Alcune sollecitazioni di un intervento a TgCom24 circa il vertice Pd-M5S di mercoledì 25 giugno meritano di essere approfondite.
Anzitutto, l’annosa questione politica “vs” comunicazione. Si è parlato, per Matteo Renzi, di una “politica dei due forni” di democristiana memoria, volta a coniugare e al tempo stesso stressare gli accordi già presi con i partner di governo; il MoVimento 5 Stelle, a sua volta, ha incassato commenti positivi sulla sua “intraprendenza parlamentare”[1].
A ben guardare, una politica mediatica dei due forni potrebbe essere nelle intenzioni del MoVimento 5 Stelle, certamente costretto a fare i conti con la débâcle delle Europee, con una base di voti sempre più spostata verso quella di un partito populista di destra, con il rischio che la comunicazione “aggressiva” di Grillo e Casaleggio risulti dannosa. In passato è stata sperimentata, con successi alterni, la formula “fuori e dentro la tv” per leader come Prodi (Morcellini, 1996) e Veltroni (Morcellini, Prospero, 2009). Oggi il MoVimento potrebbe puntare a mandare nelle arene pubbliche (comprese quelle televisive) volti “rassicuranti” come quelli di Di Maio e Di Battista, e continuare tuttavia a mantenere un “guru” che dai palchi di tutta Italia urla il suo disgusto contro la “Casta”, sperando così di controbilanciare l’impressione che il suo movimento stia lentamente ma inesorabilmente mutando in partito.
Sullo sfondo, la politica dello streaming. Scelta obbligata per il MoVimento, nel nome della trasparenza, scelta fortemente voluta anche da Renzi, nel nome della concorrenza sul piano dell’innovazione politico-comunicativa.
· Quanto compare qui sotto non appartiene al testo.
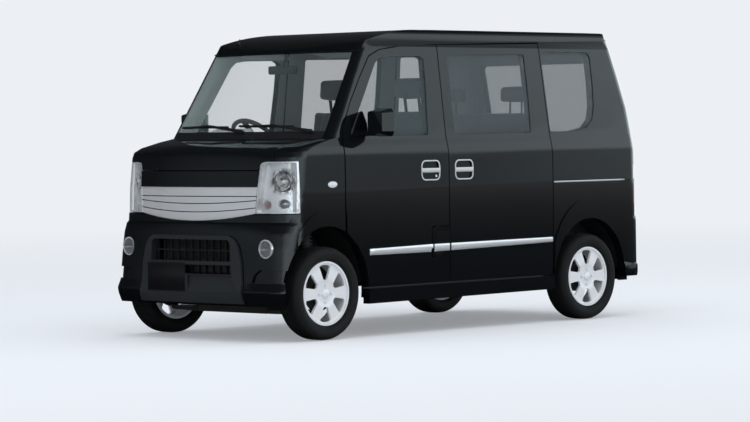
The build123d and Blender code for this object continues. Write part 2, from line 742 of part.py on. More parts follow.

L’Osservatorio Tg diretto da Alberto Baldazzi nota, giustamente, che il vertice in streaming tra il Partito Democratico e il MoVimento 5 Stelle ha avuto molto meno seguito, molta meno attenzione sui giornali e telegiornali, dei suoi antecedenti.
Al di là della moderazione dei toni notata da Baldazzi, due elementi emergono chiaramente ad un’analisi politico-comunicativa. Anzitutto, il terzo confronto in streaming non poteva contare sull’effetto-novità di quello Bersani-M5S né sulla carica di personalizzazione di quello Renzi-Grillo. In secondo luogo, mentre i primi due si erano attestati su tempi “da Rete” (meno il primo, 31 minuti, più il secondo, 11 minuti), il terzo è arrivato a durare 61 minuti. Un tempo intollerabilmente lungo, a maggior ragione senza che la monotonia del confronto tra le parti venga rotta, almeno a tratti, dalla comunicazione “maleducata” di Grillo. Un tempo che necessiterebbe, per esempio, di una mediazione giornalistica che si ritagliasse almeno uno spazio a margine, ravvivando il confronto attraverso domande, esercizi di fact-checking, osservazioni di prospettiva sui temi trattati.
Che sarebbe la vera sfida per il giornalismo: non affidarsi a uno streaming che ha l’inestimabile virtù della gratuità per ridurre il proprio ruolo a quello di commentatore ex-post, lamentando la mancanza di “appeal” di un format che, per diventare “digeribile” e per differenziarsi dalle “classiche” dirette dei lavori dalla Camera dei Deputati, necessiterebbe proprio della mediazione giornalistica.
[1] Vertice Pd-M5S, Renzi tenta i grillini su preferenze: «Si, se c'è governabilità», in “Il Messaggero.it”, 25 Giugno 2014.